For diversification and professional management, mutual funds and Exchange-Traded Funds (ETFs) are popular. These vehicles pool investor money to purchase diversified portfolios of stocks, bonds, or other assets. Mutual funds are priced daily, while ETFs trade like stocks. Both offer access to a broad range of assets, with typical expense ratios from 0.05% to 1.00% for passively managed index funds and ETFs.

Indirect real estate investment options include Real Estate Investment Trusts (REITs), particularly for those with limited capital for direct property purchases. REITs are companies that own, operate, or finance income-producing real estate. Investing in REITs offers exposure to real estate without direct ownership complexities, providing potential for capital appreciation and dividend income. Many REITs distribute taxable income as dividends, often yielding 3% to 5% annually.

Contributing to retirement accounts like IRAs and 401(k) plans offers significant tax advantages and long-term growth.
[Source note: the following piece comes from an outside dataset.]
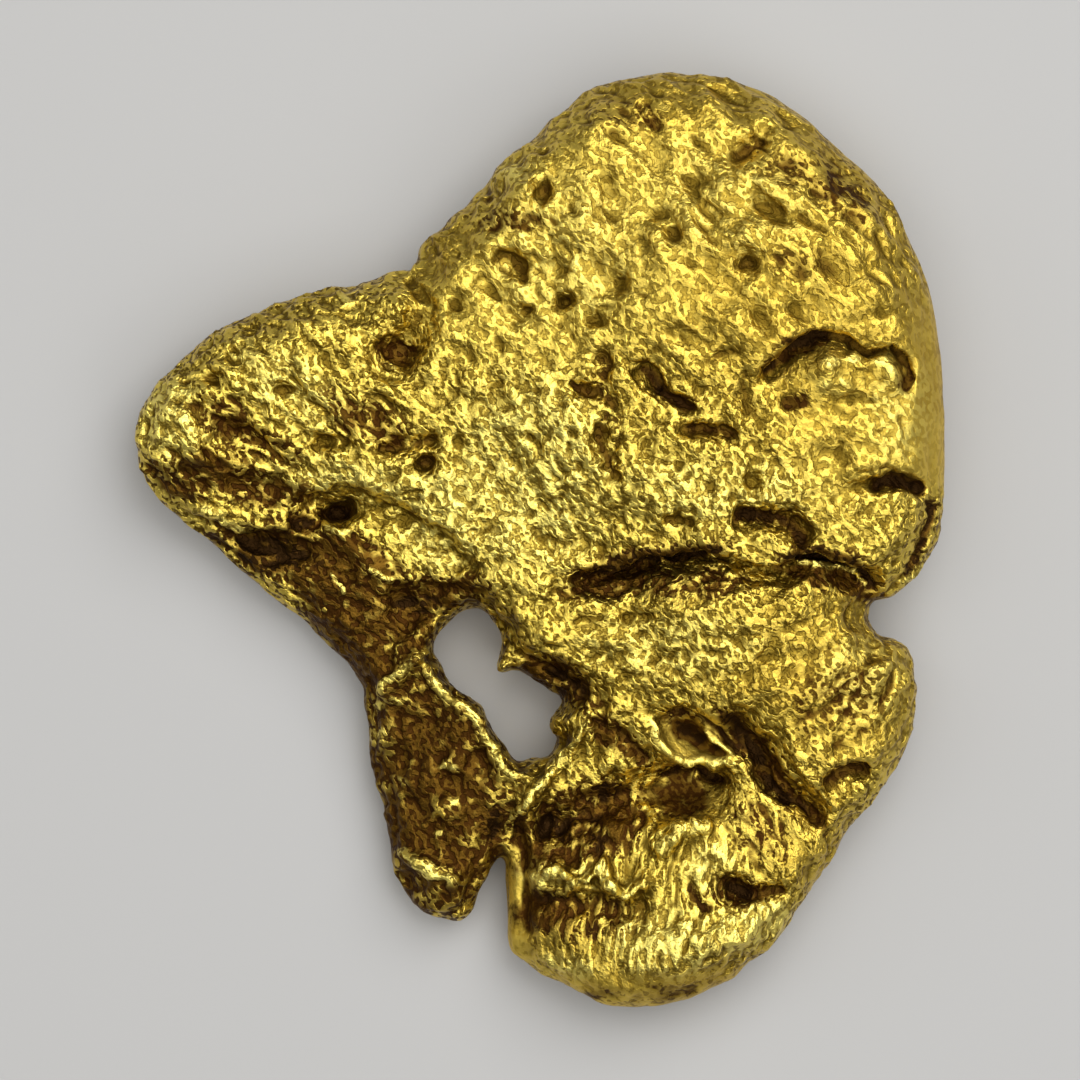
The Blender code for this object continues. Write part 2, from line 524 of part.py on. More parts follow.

Traditional IRAs allow pre-tax contributions, reducing current taxable income, with earnings growing tax-deferred until retirement. For 2025, the IRA limit is $7,000 ($8,000 for age 50+). Employer-sponsored 401(k)s also allow pre-tax contributions and tax-deferred growth, with a 2025 limit of $23,500 ($31,000 for age 50+, and $34,750 for age 60-63).

Roth IRAs involve after-tax contributions, but qualified withdrawals in retirement, including earnings, are entirely tax-free. This structure appeals to those anticipating a higher tax bracket in retirement. Utilizing these tax-advantaged accounts early allows investments to benefit from compounding, increasing wealth accumulation for retirement.

Funding Major Life Goals

Beyond general investing, $30,000 can directly fund significant life goals. Homeownership is a common aspiration, with $30,000 serving as a meaningful down payment. While typical down payments range from 3% to 20%, the 2025 median for all buyers was 15% (9% for first-time, 23% for repeat). Even if not covering the full amount, it reduces mortgage principal, lowering monthly payments or avoiding private mortgage insurance.

Investing in education, for personal development or a child’s future, is another impactful use of funds. For personal education, $30,000 could cover vocational training, certifications, or a significant portion of a degree program. The average total college cost in the U.S. is around $38,270 per year, with tuition varying significantly by institution type. For a child’s education, a 529 plan is a tax-advantaged option.

A 529 plan is a state-sponsored savings plan for future education costs. Contributions grow tax-deferred, and qualified withdrawals for educational expenses like tuition, fees, room and board, and books are tax-free. Many states offer income tax deductions or credits for 529 contributions.

Starting or expanding a small business is another avenue for leveraging $30,000. This capital serves as crucial seed money, covering initial startup expenses like legal fees, business registrations, inventory, or essential equipment. Initial costs range from a few thousand dollars for home-based ventures to tens of thousands for operations requiring specialized tools. This investment can also fuel growth for existing enterprises by funding marketing, technology upgrades, or hiring staff.

Significant purchases that enhance quality of life or reduce future costs can be a wise application of funds. Acquiring a reliable vehicle can be essential for transportation, reducing ongoing maintenance and improving daily efficiency. Strategic home renovations, like energy-efficient upgrades or essential repairs, can add value and reduce long-term costs.

Consulting a Financial Advisor

For individuals navigating financial planning complexities, a financial advisor provides tailored guidance. An advisor is beneficial when facing intricate financial situations, uncertainty about fund allocation, or desiring a comprehensive plan. They offer insights for those lacking time or specialized knowledge to manage investments independently.

A financial advisor assists clients by defining financial goals and constructing diversified investment portfolios aligned with objectives and risk tolerance. They offer tax planning strategies to minimize investment and income liabilities. Advisors also develop overarching financial roadmaps, integrating budgeting, savings, and estate planning.

Understanding advisor compensation is important for selecting the right professional. Many advisors charge a percentage of assets under management (AUM), typically 0.25% to 2% annually. Some charge hourly rates ($200-$400) or flat fees ($1,000-$7,500). Others are commission-based, earning income from product sales. Thorough due diligence, including verifying credentials and understanding compensation, is crucial to ensure aligned interests.